# To do
From the data that follows, print exactly the lines starting at the one containing "notch_length = 2" and ending at the one containing "obj.parent = empty"; include both of them and nothing more.

# Supplied material
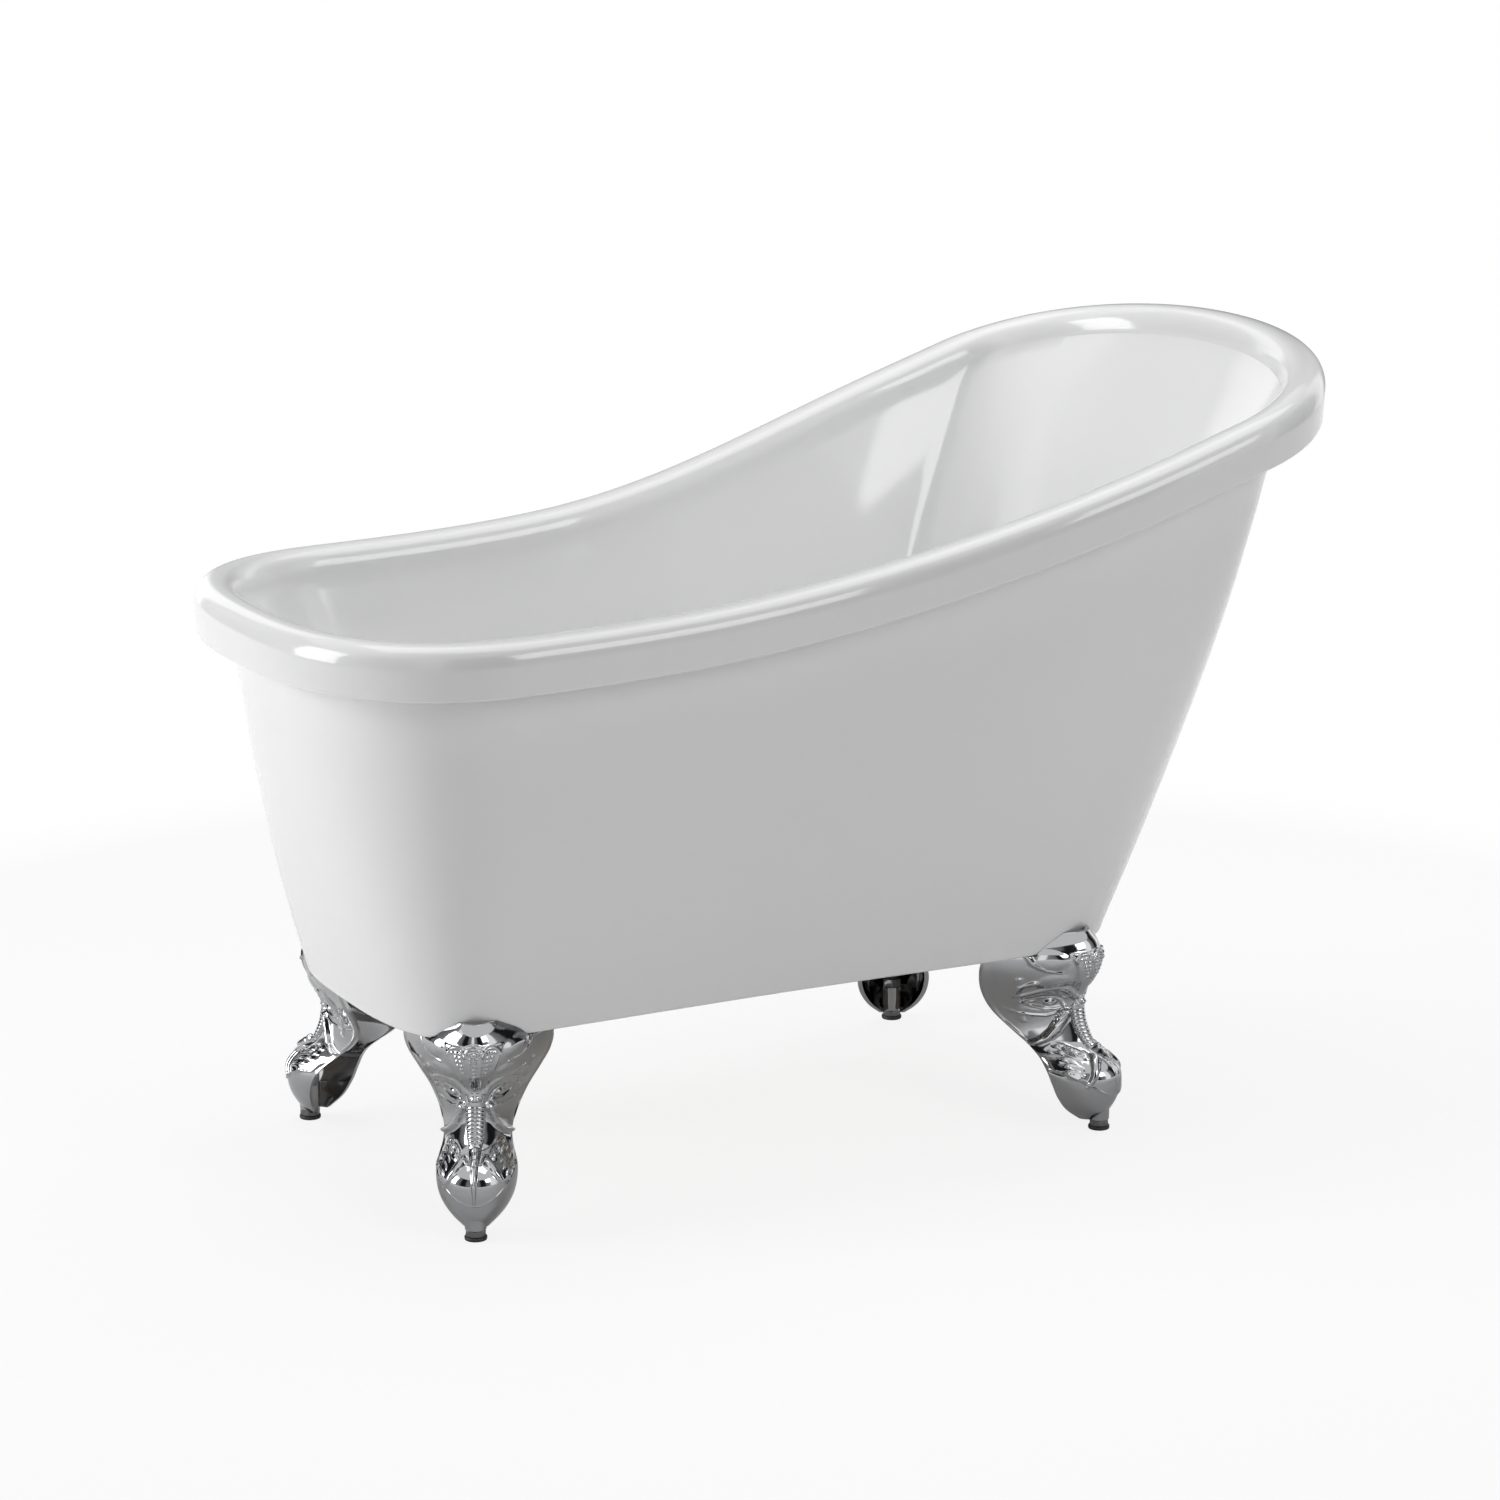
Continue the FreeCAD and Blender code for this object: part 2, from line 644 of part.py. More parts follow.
foot_shape = make_foot()
trim = body_block()
bolts = []
washers = []
nuts = []
screws = []
board_holes = []
for corner in feet:
    pieces["foot_" + corner] = at_foot(foot_shape, corner).cut(trim)
    pieces["bracket_" + corner] = at_foot(bracket, corner)
    for x, y in bolt_places:
        washer_low = ledge_low - foot_washer
        washers.append(at_foot(ring(foot_washer_radius, bolt_hole, washer_low, ledge_low, x, y), corner))
        bolt = hexagon(foot_bolt_hex, washer_low - bolt_head, washer_low, x, y)
        nut_top = bracket_top + nut_height
        bolt = bolt.fuse(cylinder(foot_bolt_radius, washer_low, nut_top + bolt_end, x, y))
        bolts.append(at_foot(bolt, corner))
        nut = hexagon(foot_bolt_hex, bracket_top, nut_top, x, y)
        nut = nut.cut(cylinder(foot_bolt_radius + running_gap, 0, board_top, x, y))
        nuts.append(at_foot(nut, corner))
        board_holes.append(at_foot(cylinder(nut_recess_radius, 0, nut_top + nut_recess_spare, x, y), corner))
    for x, y in screw_places:
        screw = cylinder(bracket_screw_radius * 1.9, bracket_low - screw_head, bracket_low, x, y)
        screw = screw.fuse(cylinder(bracket_screw_radius, bracket_low, bracket_low + screw_length, x, y))
        screws.append(at_foot(screw, corner))
        hole = cylinder(bracket_screw_radius + screw_bite, 0, bracket_low + screw_length + seat_gap, x, y)
        board_holes.append(at_foot(hole, corner))

for hole in board_holes:
    board = board.cut(hole)
pieces["foot_bolts"] = Part.makeCompound(bolts)
pieces["foot_washers"] = Part.makeCompound(washers)
pieces["foot_bolt_nuts"] = Part.makeCompound(nuts)
pieces["bracket_screws"] = Part.makeCompound(screws)


# ---------------------------------------------------------------- levellers
head_low = pad_thickness + seat_gap
head_high = head_low + leveller_head
lock_nut_low = boss_top + seat_gap
lock_nut_high = lock_nut_low + lock_nut_height
leveller_top = lock_nut_high + leveller_travel + leveller_spare
pad = cylinder(pad_radius, 0, pad_thickness).fuse(cylinder(pin_radius, 0, pad_thickness + pin_length))
leveller = hexagon(leveller_hex, head_low, head_high)
leveller = leveller.fuse(cylinder(leveller_radius, head_high, leveller_top))
leveller = leveller.cut(cylinder(pin_radius + running_gap, 0, pad_thickness + pin_length + seat_gap))
lock_nut = hexagon(leveller_hex, lock_nut_low, lock_nut_high)
lock_nut = lock_nut.cut(cylinder(leveller_bore, 0, lock_nut_high + 1))
lock_nuts = []
for corner in feet:
    pieces["leveller_pad_" + corner] = at_foot(pad, corner)
    pieces["leveller_screw_" + corner] = at_foot(leveller, corner)
    lock_nuts.append(at_foot(lock_nut, corner))
pieces["leveller_lock_nuts"] = Part.makeCompound(lock_nuts)


# ---------------------------------------------------------------- waste and plug
seal_top = recess_top + washer_thickness
flange_top = seal_top + flange_thickness
tail_low = seal_top - tail_length
tail_bore = tail_radius - tail_wall
boss_low = tail_low + spider_height
boss_high = boss_low + spider_thickness
arm_reach = tail_bore + tail_wall / 2
waste_flange = cylinder(flange_radius, seal_top, flange_top, waste_x)
waste_flange = waste_flange.fuse(cylinder(tail_radius, tail_low, seal_top, waste_x))
waste_flange = waste_flange.cut(cylinder(tail_bore, tail_low - 1, flange_top + 1, waste_x))
for half_x, half_y in ((arm_reach, spider_arm / 2), (spider_arm / 2, arm_reach)):
    corner_point = Vector(waste_x - half_x, -half_y, boss_low)
    waste_flange = waste_flange.fuse(Part.makeBox(2 * half_x, 2 * half_y, spider_thickness, corner_point))
waste_flange = waste_flange.fuse(cylinder(spider_boss_radius, boss_low, boss_high, waste_x))
waste_flange = waste_flange.cut(cylinder(stem_radius + running_gap, boss_low - 1, boss_high + 1, waste_x))
pieces["waste_flange"] = waste_flange
seal_edge = flange_radius - washer_margin
pieces["waste_top_seal"] = ring(seal_edge, tail_radius + washer_margin, recess_top, seal_top, waste_x)

lower_seal_low = basin_under - washer_thickness
nut_low = lower_seal_low - back_nut_height
thread_gap = tail_radius + running_gap
lower_edge = back_nut_radius - washer_margin
pieces["waste_lower_seal"] = ring(lower_edge, tail_radius + washer_margin, lower_seal_low, basin_under, waste_x)
pieces["waste_back_nut"] = ring(back_nut_radius, thread_gap, nut_low, lower_seal_low, waste_x)

socket_top = nut_low - seat_gap
socket_low = tail_low - 1.0
waste_body_low = socket_low - body_depth
port_z = waste_body_low + port_height
outlet_low = waste_body_low - trap_thread_length
port_bore = pipe_radius + running_gap
port_reach = body_radius + port_length
port_end = waste_x - port_reach
port_from = Vector(waste_x, 0, port_z)
toward_toe = Vector(-1, 0, 0)
waste_body = cylinder(body_radius, waste_body_low, socket_top, waste_x)
waste_body = waste_body.fuse(cylinder(trap_thread_radius, outlet_low, waste_body_low, waste_x))
waste_body = waste_body.fuse(Part.makeCylinder(port_bore + port_wall, port_reach, port_from, toward_toe))
waste_body = waste_body.cut(cylinder(tail_bore, outlet_low - 1, socket_top + 1, waste_x))
waste_body = waste_body.cut(cylinder(thread_gap, socket_low, socket_top + 1, waste_x))
pieces["waste_body"] = waste_body.cut(Part.makeCylinder(port_bore, port_reach + 1, port_from, toward_toe))

cartridge_top = boss_low - seat_gap
stem_low = cartridge_top - plug_travel - stem_spare
cartridge = cylinder(cartridge_radius, stem_low - cartridge_floor, cartridge_top, waste_x)
cartridge = cartridge.cut(cylinder(stem_radius + running_gap, stem_low - seat_gap, cartridge_top + 1, waste_x))
pieces["plug_cartridge"] = cartridge
plug_seal_low = flange_top + seat_gap
plug_low = plug_seal_low + plug_seal_thickness
stem_top = plug_low + plug_socket
dome = Part.makeSphere(plug_dome, Vector(waste_x, 0, plug_low + plug_thickness - plug_dome))
plug_cap = cylinder(plug_radius, plug_low, plug_low + plug_thickness, waste_x).common(dome)
pieces["plug_cap"] = plug_cap.cut(cylinder(stem_radius, plug_low - 1, stem_top, waste_x))
pieces["plug_stem"] = cylinder(stem_radius, stem_low, stem_top, waste_x)
plug_seal_bore = tail_bore + seat_gap
plug_seal_edge = plug_seal_bore + plug_seal_width
pieces["plug_seal"] = ring(plug_seal_edge, plug_seal_bore, plug_seal_low, plug_low, waste_x)


# ---------------------------------------------------------------- overflow
def overflow_ring(outer, inner, start, end):
    return overflow_drum(outer, start, end).cut(overflow_drum(inner, start - 1, end + 1))


drum_radius = cover_radius - drum_margin
drum_low = basin_thickness + face_seal
drum_high = drum_low + drum_depth
outlet_depth = drum_high - port_bore - drum_outlet_wall
mid_wall = basin_thickness / 2
front_ring = overflow_ring(drum_radius, overflow_hole_radius, -face_seal, mid_wall)
back_ring = overflow_ring(drum_radius, overflow_hole_radius, mid_wall, drum_low)
pieces["overflow_front_seal"] = front_ring.cut(basin)
pieces["overflow_back_seal"] = back_ring.cut(basin)
cover_face = -face_seal - cover_thickness
cover = overflow_drum(cover_radius, cover_face, -face_seal)
cover = cover.cut(overflow_drum(cover_screw_radius + cover_screw_gap, cover_face - 1, 0))
for slot in range(cover_slots):
    angle = 2 * math.pi * slot / cover_slots
    sideways = Vector(0, 1, 0) * (cover_slot_ring * math.sin(angle))
    upward = wall_run * (cover_slot_ring * math.cos(angle))
    hole = overflow_drum(cover_slot_radius, cover_face - 1, 0)
    hole.translate(sideways + upward)
    cover = cover.cut(hole)
pieces["overflow_cover"] = cover

down = -wall_run if wall_run.z > 0 else Vector(wall_run)
outlet_from = overflow_at + overflow_axis * outlet_depth
outlet_length = drum_radius + port_length
drum = overflow_drum(drum_radius, drum_low, drum_high)
drum = drum.fuse(Part.makeCylinder(port_bore + port_wall, outlet_length, outlet_from, down))
drum = drum.cut(overflow_drum(drum_radius - drum_wall, drum_low - 1, drum_high - drum_back))
drum = drum.cut(Part.makeCylinder(port_bore, outlet_length + 1, outlet_from, down))
post = overflow_drum(post_radius, drum_low, drum_high - drum_back)
drum = drum.fuse(post).cut(overflow_drum(cover_screw_radius, 0, drum_low + cover_screw_grip + 1))
pieces["overflow_body"] = drum
overflow_screw = overflow_drum(cover_screw_head, cover_face - cover_screw_dome, cover_face)
screw_shank = overflow_drum(cover_screw_radius, cover_face, drum_low + cover_screw_grip)
pieces["overflow_screw"] = overflow_screw.fuse(screw_shank)

# The pipe's route down the gap between the two shells and under the floor to the waste
pipe_start = outlet_from + down * (outlet_length - port_length)
pipe_bend = outlet_from + down * (outlet_length + 3 * pipe_nut_length)
pipe_drop_x = body_toe_x + flange_width + pipe_radius + pipe_skin_gap
pipe_route = [
    pipe_start,
    pipe_bend,
    Vector(pipe_drop_x, 0, board_top + pipe_bend_height),
    Vector(pipe_drop_x, 0, port_z),
    Vector(port_end + port_length, 0, port_z),
]


def rounded_path(route):
    """Straight runs joined by tangent arcs as large as the shorter run allows."""
    edges = []
    start = route[0]
    for before, corner, after in zip(route, route[1:], route[2:]):
        run_in = before - corner
        run_out = after - corner
        reach = 0.45 * min(run_in.Length, run_out.Length)
        run_in.normalize()
        run_out.normalize()
        half_turn = (math.pi - run_in.getAngle(run_out)) / 2
        radius = reach / math.tan(half_turn)
        inward = run_in + run_out
        inward.normalize()
        middle = corner + inward * (radius / math.cos(half_turn) - radius)
        enter = corner + run_in * reach
        leave = corner + run_out * reach
        edges.append(line_edge(start, enter))
        edges.append(Part.Arc(enter, middle, leave).toShape())
        start = leave
    edges.append(line_edge(start, route[-1]))
    return Part.Wire(edges)


def tube_along(path, radius):
    start = path.Edges[0].valueAt(path.Edges[0].FirstParameter)
    section = Part.Wire(Part.makeCircle(radius, start, path.Edges[0].tangentAt(0)))
    return path.makePipeShell([section], True, False)


pipe_path = rounded_path(pipe_route)
pieces["overflow_pipe"] = tube_along(pipe_path, pipe_radius).cut(tube_along(pipe_path, pipe_radius - pipe_wall))


def pipe_nut(start, direction):
    nut = Part.makeCylinder(port_bore + pipe_nut_wall, pipe_nut_length, start, direction)
    return nut.cut(Part.makeCylinder(port_bore, pipe_nut_length + 2, start - direction, direction))


upper_nut = pipe_nut(outlet_from + down * (outlet_length + seat_gap), down)
lower_nut = pipe_nut(Vector(port_end - seat_gap, 0, port_z), toward_toe)
pieces["overflow_nuts"] = Part.makeCompound([upper_nut, lower_nut])

notch_length = 2 * pipe_radius + notch_toe_margin + notch_bend_margin
notch_half = pipe_radius + notch_margin
notch_corner = Vector(pipe_drop_x - pipe_radius - notch_toe_margin, -notch_half, board_bottom - 1)
notch = Part.makeBox(notch_length, 2 * notch_half, board_thickness + 2, notch_corner)
pieces["base_board"] = board.cut(notch)

for name, shape in pieces.items():
    shape.exportStep("parts/" + name + ".step")
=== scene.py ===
import json
import math
import bpy
import numpy as np
from mathutils import Matrix, Vector


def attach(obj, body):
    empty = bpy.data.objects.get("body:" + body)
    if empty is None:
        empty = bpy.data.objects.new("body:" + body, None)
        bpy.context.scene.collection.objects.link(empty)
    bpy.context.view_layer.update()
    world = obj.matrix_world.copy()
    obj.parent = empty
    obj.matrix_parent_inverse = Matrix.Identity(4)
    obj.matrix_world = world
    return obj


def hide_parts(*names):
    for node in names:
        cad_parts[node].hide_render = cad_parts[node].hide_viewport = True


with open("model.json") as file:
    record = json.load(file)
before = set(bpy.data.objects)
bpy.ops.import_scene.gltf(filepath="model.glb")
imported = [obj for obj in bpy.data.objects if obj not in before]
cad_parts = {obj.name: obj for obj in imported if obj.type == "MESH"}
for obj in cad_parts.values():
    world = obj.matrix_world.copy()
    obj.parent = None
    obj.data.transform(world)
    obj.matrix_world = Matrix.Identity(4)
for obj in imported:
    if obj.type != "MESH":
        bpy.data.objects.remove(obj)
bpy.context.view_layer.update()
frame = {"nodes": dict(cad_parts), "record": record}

# ---------------------------------------------------------------- studio
# A plain studio: a pale floor that fades to white, soft lamps at both ends, above and on the near side, and
# striped walls that only polished surfaces see. The camera looks from the near toe side, as the photo does.
camera_azimuth = -28.344        # degrees, 0 looks along +Y
camera_elevation = 14.138
camera_distance = 4.0726
camera_target = Vector((-0.0166, 0.0, 0.3535))
lens_mm = 105.6                 # on a square 36 mm frame
sensor_mm = 36.0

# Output
notch_length = 2 * pipe_radius + notch_toe_margin + notch_bend_margin
notch_half = pipe_radius + notch_margin
notch_corner = Vector(pipe_drop_x - pipe_radius - notch_toe_margin, -notch_half, board_bottom - 1)
notch = Part.makeBox(notch_length, 2 * notch_half, board_thickness + 2, notch_corner)
pieces["base_board"] = board.cut(notch)

for name, shape in pieces.items():
    shape.exportStep("parts/" + name + ".step")
=== scene.py ===
import json
import math
import bpy
import numpy as np
from mathutils import Matrix, Vector


def attach(obj, body):
    empty = bpy.data.objects.get("body:" + body)
    if empty is None:
        empty = bpy.data.objects.new("body:" + body, None)
        bpy.context.scene.collection.objects.link(empty)
    bpy.context.view_layer.update()
    world = obj.matrix_world.copy()
    obj.parent = empty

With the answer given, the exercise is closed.